И мы идем по этому пути. Достаточно сравнить бурную идеологическую жизнь России 1917 года, когда боролись сильные и непримиримые идеологии, каждая из которых считала себя единственно верной и претендовала на роль общенациональной, и относительно мирную и «безыдейную» революцию 1991 года. И даже с 1991 года нами уже пройден определенный путь. Вспомните, какие страсти кипели в 91-93-м годах; теперь же степень идеологических размежеваний стала существенно иной. Сейчас кипят страсти не идейные, а меркантильно-властные. И успокоимся мы и «придем в норму» не тогда, когда у нас победит какая-то «национальная идея», а наоборот, когда мы научимся жить при демократических институтах, предполагающих не только отсутствие таких идей, но и отказ от таких претензий.
Почему же мы упорно твердим: «национальная идея», «национальная идея»? Мне кажется, объяснение тут довольно простое — в этих заклинаниях сказывается наша ностальгия, наша привычка к идеологическому типу интеграции. Не стало государственной идеологии, и все, включая демократов, почувствовали себя неуютно. В русской истории такого еще не было. Нам трудно примыкать к иным типам общественного сплочения, потому и возникает желание выдумать «национальную идею». Но сегодня это просто невозможно. И, думаю, любая попытка какой-то группы людей, занимающих высокие позиции во власти, навязать стране определенную «национальную идею» обречена на провал, даже если и будет предпринята.
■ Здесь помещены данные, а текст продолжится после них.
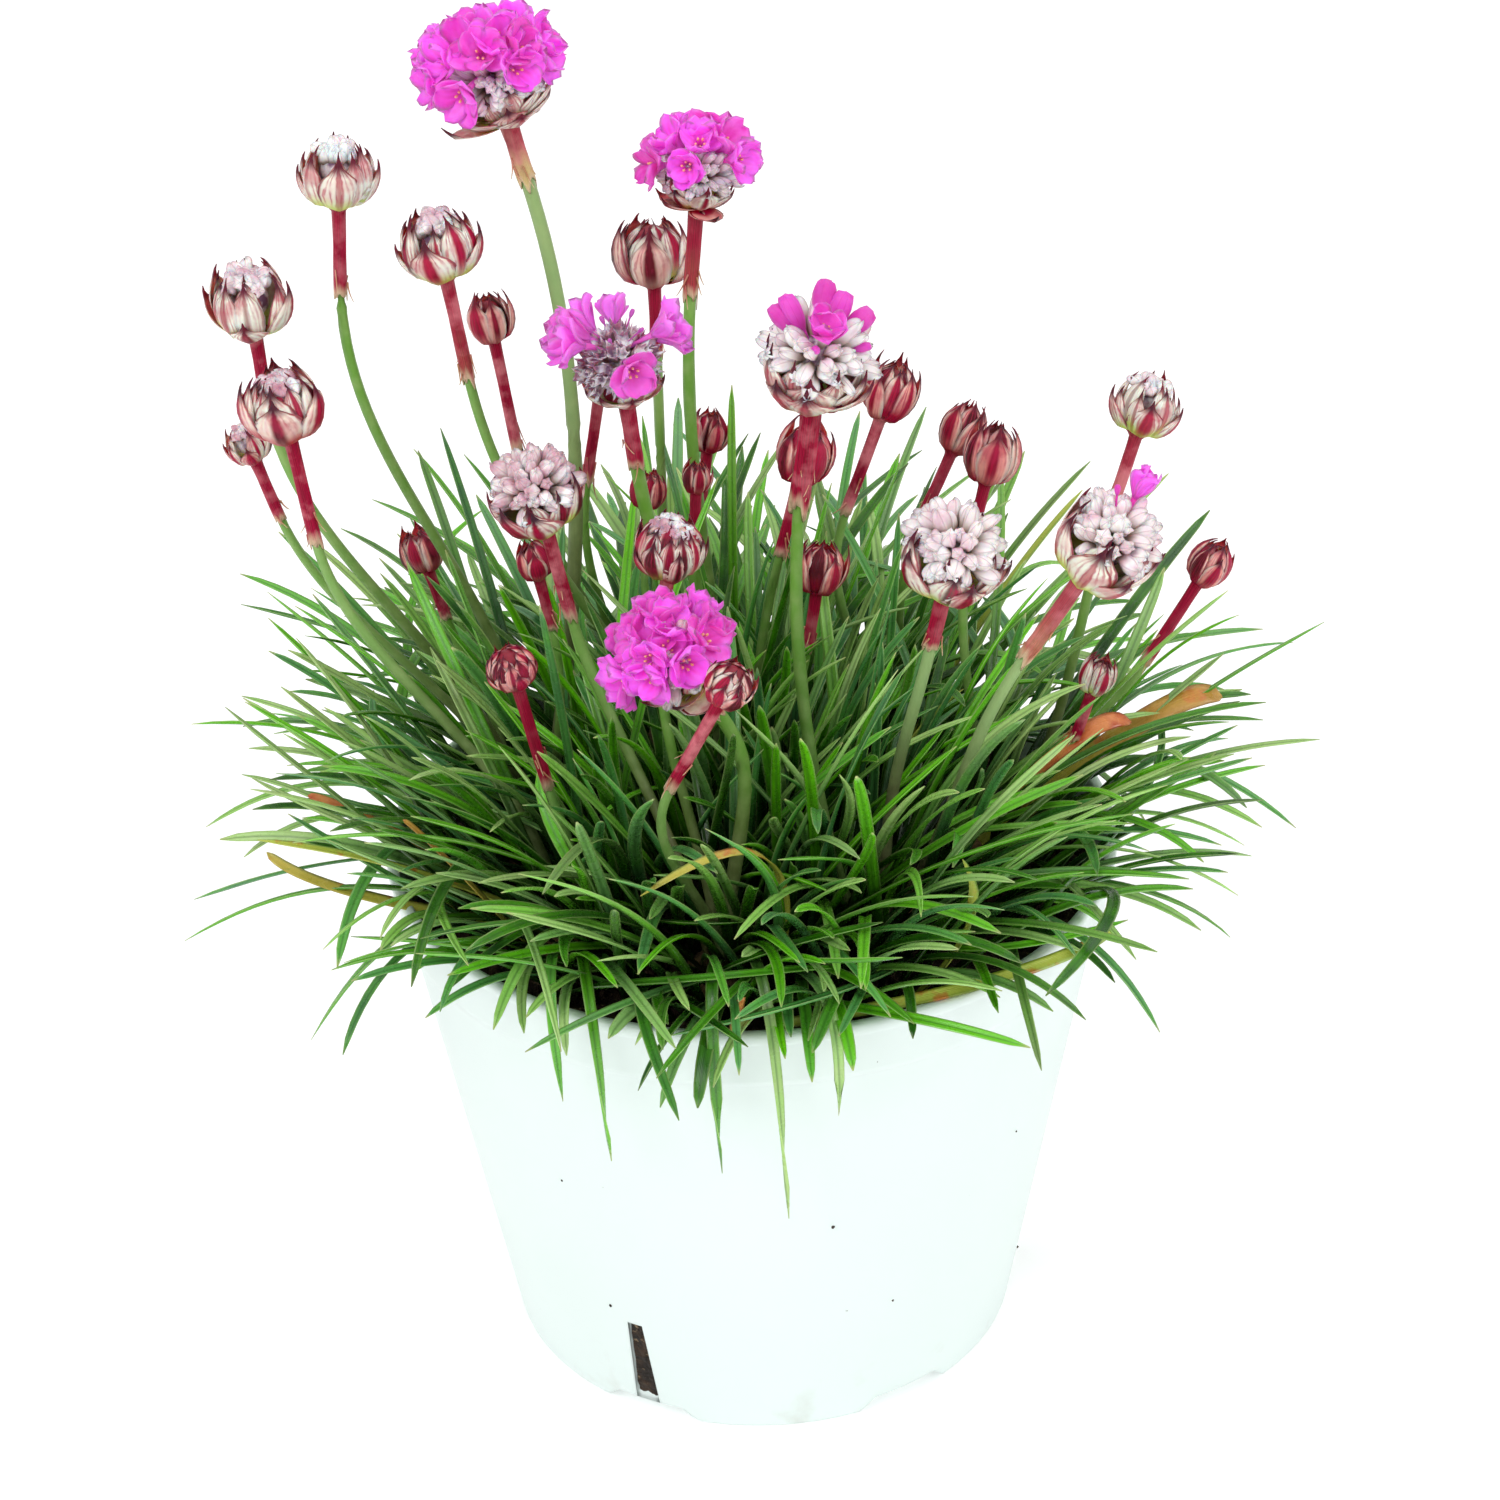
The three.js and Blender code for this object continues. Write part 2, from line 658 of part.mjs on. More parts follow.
// Papery calyces on their core, spaced by the golden angle over part of a ball
function calycesSolid(flower) {
  const cup = flower.width * cupShare[flower.stage];
  const [count, start, to, reach] = calyxPlans[flower.stage];
  const from = withCorollas.includes(flower.label) ? Math.max(start, 44) : start;
  const height = cup * 0.52;
  const core = cup * 0.2;
  const axis = new THREE.Vector3(0, 0, 1);
  const at = (z) => new THREE.Vector3(0, 0, height + z * core);
  const top = isBlooming(flower) ? 0.8 : 1.1;
  const solids = [loft([[at(-1.1)], ringOf(at(0), axis, core, 6), [at(top)]])];
  for (let k = 0; k < count; k++) {
    const polar = THREE.MathUtils.lerp(from, to, Math.sqrt((k + 0.5) / count));
    const azimuth = k * goldenAngle;
    const out = cup * reach;
    const foot = onBall(height, core * 0.55, azimuth, polar);
    solids.push(funnel(foot, onBall(height, out, azimuth, polar), cup * 0.115, 3));
  }
  return joined(solids);
}

// A corolla: a slim tube that opens into five petals joined at their throat
function corollaSolid(foot, along, length, petal, open) {
  const frame = new THREE.Quaternion().setFromUnitVectors(new THREE.Vector3(0, 0, 1), along);
  const place = (angle, out, up) =>
    new THREE.Vector3(out * Math.cos(radians(angle)), out * Math.sin(radians(angle)), up)
      .applyQuaternion(frame)
      .add(foot);
  const out = petal * (open ? 0.98 : 0.44);
  const notch = length - petal * (open ? 0.3 : 0.5);
  const points = [place(0, 0, 0), place(0, 0, length - petal * 0.6)];
  for (let k = 0; k < 5; k++) points.push(place(72 * k, petal * 0.2, length - petal * 1.1));
  for (let k = 0; k < 5; k++) {
    points.push(place(72 * k - 19, out, length), place(72 * k + 19, out, length));
    points.push(place(72 * k + 36, out * 0.5, notch));
  }
  const faces = [];
  for (let k = 0; k < 5; k++) {
    const l = (k + 1) % 5;
    const [left, right, valley, next] = [7 + 3 * k, 8 + 3 * k, 9 + 3 * k, 7 + 3 * l];
    faces.push(0, 2 + l, 2 + k);
    faces.push(2 + k, right, left, 2 + k, valley, right, 2 + k, 2 + l, valley, 2 + l, next, valley);
    faces.push(1, left, right, 1, right, valley, 1, valley, next);
  }
  const geometry = new THREE.BufferGeometry();
  geometry.setAttribute("position", new THREE.Float32BufferAttribute(points.flatMap((p) => p.toArray()), 3));
  return solidOf(geometry.setIndex(faces));
}

// How tall an open head's cluster of corollas is against its width
const clusterHeight = 0.55;

// Rings of corollas for each stage: count, polar angle and turn
const bloomRings = {
  open: [[1, 0, 0], [5, 47, 36], [6, 90, 0]],
  half: [[1, 0, 0], [5, 34, 40]],
  faded: [[5, 80, 20]],
  white: [[1, 30, 60]],
};

// Corollas on a small core above the calyces
function corollasSolid(flower) {
  const cup = flower.width * cupShare[flower.stage];
  const blooming = isBlooming(flower);
  const petal = blooming ? flower.width * 0.21 : 3.8;
  const core = cup * (blooming ? 0.18 : 0.12);
  const height = cup * (blooming ? 0.68 : 0.74) + clearance + core;
  const reach = flower.width / 2 - (blooming ? 0 : 1);
  const flat = blooming ? clusterHeight : 1;
  const axis = new THREE.Vector3(0, 0, 1);
  const at = (z) => new THREE.Vector3(0, 0, height + z * core);
  const solids = [loft([ringOf(at(-1), axis, core * 0.6, 5), ringOf(at(0), axis, core, 5), [at(1)]])];
  for (const [count, polar, turn] of bloomRings[flower.stage]) {
    const length = reach * Math.hypot(Math.sin(radians(polar)), flat * Math.cos(radians(polar)));
    for (let k = 0; k < count; k++) {
      const azimuth = turn + (360 * k) / count;
      const foot = onBall(height, core * 0.5, azimuth, polar);
      solids.push(corollaSolid(foot, onBall(0, 1, azimuth, polar), length, petal, blooming));
    }
  }
  return joined(solids);
}

// Colours and gloss
const finishes = {
  pot: { color: "#eef4f4", roughness: 0.35 },
  soil: { color: "#2a2018", roughness: 1 },
  tuft: { color: "#2f6b1f", roughness: 0.5 },
  head: { color: "#9c3547", roughness: 0.6 },
  calyces: { color: "#eadfe2", roughness: 0.7 },
  corollas: { color: "#e524c4", roughness: 0.5 },
};

// The whole plant in its pot
const plant = new THREE.Group();
plant.name = "potted_thrift";
plant.add(meshOf("pot", potSolid(), finishes.pot));
plant.add(meshOf("soil", soilSolid(), finishes.soil));

const lines = leafLines();
for (const [crown, place] of Object.entries(crowns)) {
  const stalks = flowers.filter((flower) => flower.crown === crown).map(stalkSolid);
  const leaves = lines[crown].map(leafSolid);
  plant.add(meshOf(`tuft_${crown}`, joined([crownSolid(place), ...stalks, ...leaves]), finishes.tuft));
}

for (const flower of flowers) {
  const { neck, joint, along } = measuresOf(flower);
  const upright = new THREE.Group();
  upright.position.copy(neck);
  upright.quaternion.setFromUnitVectors(new THREE.Vector3(0, 0, 1), along);
  upright.add(meshOf(`head_${flower.label}`, headSolid(flower, neck.distanceTo(joint)), finishes.head));
  if (withCalyces.includes(flower.label)) {
    upright.add(meshOf(`calyces_${flower.label}`, calycesSolid(flower), finishes.calyces));
  }
  if (withCorollas.includes(flower.label)) {
    upright.add(meshOf(`corollas_${flower.label}`, corollasSolid(flower), finishes.corollas));
  }
  plant.add(upright);
}

export default plant;
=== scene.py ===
"""A thrift in flower in its white nursery pot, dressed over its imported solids."""
import math
from collections import namedtuple

import bpy
import numpy as np
from bpy.props import FloatProperty, FloatVectorProperty, IntProperty, PointerProperty
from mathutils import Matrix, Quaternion, Vector


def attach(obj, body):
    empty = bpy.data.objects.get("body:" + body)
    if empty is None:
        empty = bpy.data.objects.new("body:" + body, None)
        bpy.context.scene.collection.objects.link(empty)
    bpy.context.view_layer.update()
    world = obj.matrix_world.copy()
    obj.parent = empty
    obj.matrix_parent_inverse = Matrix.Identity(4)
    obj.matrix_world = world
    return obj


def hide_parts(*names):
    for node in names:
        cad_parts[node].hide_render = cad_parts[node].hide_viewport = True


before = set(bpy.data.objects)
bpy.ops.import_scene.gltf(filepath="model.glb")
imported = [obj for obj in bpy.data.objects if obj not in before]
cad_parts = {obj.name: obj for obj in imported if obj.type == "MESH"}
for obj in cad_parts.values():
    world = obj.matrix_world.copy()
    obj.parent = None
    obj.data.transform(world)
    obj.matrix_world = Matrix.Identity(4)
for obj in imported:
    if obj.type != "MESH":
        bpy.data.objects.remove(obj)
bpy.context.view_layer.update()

bl_info = {
    "name": "Potted Thrift",
    "version": (1, 0, 0),
    "blender": (4, 5, 0),
    "location": "3D View > Sidebar > Thrift",
    "description": "Dresses a potted thrift: pot, soil, leaves, stalks and flower heads",
    "category": "Object",
}

MM = 0.001
GOLDEN = 137.508
BODY = "root"


# Places of the plant's parts, in millimetres, as in its solids

POT_HEIGHT = 91.0
RIM_RADIUS = 60.0
BASE_RADIUS = 43.0
POT_WALL = 1.2
POT_FLOOR = 1.6
BASE_CHAMFER = 1.3
COLLAR_HEIGHT = 11.0
COLLAR_STEP = 1.1
LIP_HEIGHT = 2.2
LIP_STEP = 0.7
BODY_TOP = POT_HEIGHT - COLLAR_HEIGHT
BODY_TOP_RADIUS = RIM_RADIUS - LIP_STEP - COLLAR_STEP - 0.8
NOTCH_COUNT = 6
NOTCH_HEIGHT = 3.0
NOTCH_HALF = 7.5
NOTCH_SLOPE = 1.6
NOTCH_DEPTH = 9.0
FIRST_NOTCH = math.radians(-117.5)
SLOT_PLACES = FIRST_NOTCH + np.radians([0, 120, 240])
SLOT_TOP = 22.0
SLOT_HALF_LOW = 2.3
SLOT_HALF_HIGH = 1.3
SOIL_TOP = 82.0
CRUMBS_REACH = 55.5
CRUMBS_AT_WALL = (51, 55.4)
CLEARANCE = 0.3

CROWNS = {
    "middle": (-2, 14),
    "front": (-4, -34),
    "front_right": (19, -20),
    "right": (38, 2),
    "back_right": (24, 30),
    "back_left": (-16, 34),
    "left": (-34, 6),
    "front_left": (-28, -24),
}
CROWN_RADIUS = 7.5
CROWN_HEIGHT = 7.0
ROOT_HEIGHT = SOIL_TOP + 3.5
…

Хотеть «национальную идею» мы можем — хотеть никому не возбраняется. Но иметь ее уже не получится. Мы — на иной стадии развития, в ином «возрасте». А когда люди хотят чего-то, чего в принципе быть не может, например, того, что не соответствует их возрасту, ничего хорошего из этого обычно не получается. Поэтому лучше от таких желаний избавляться.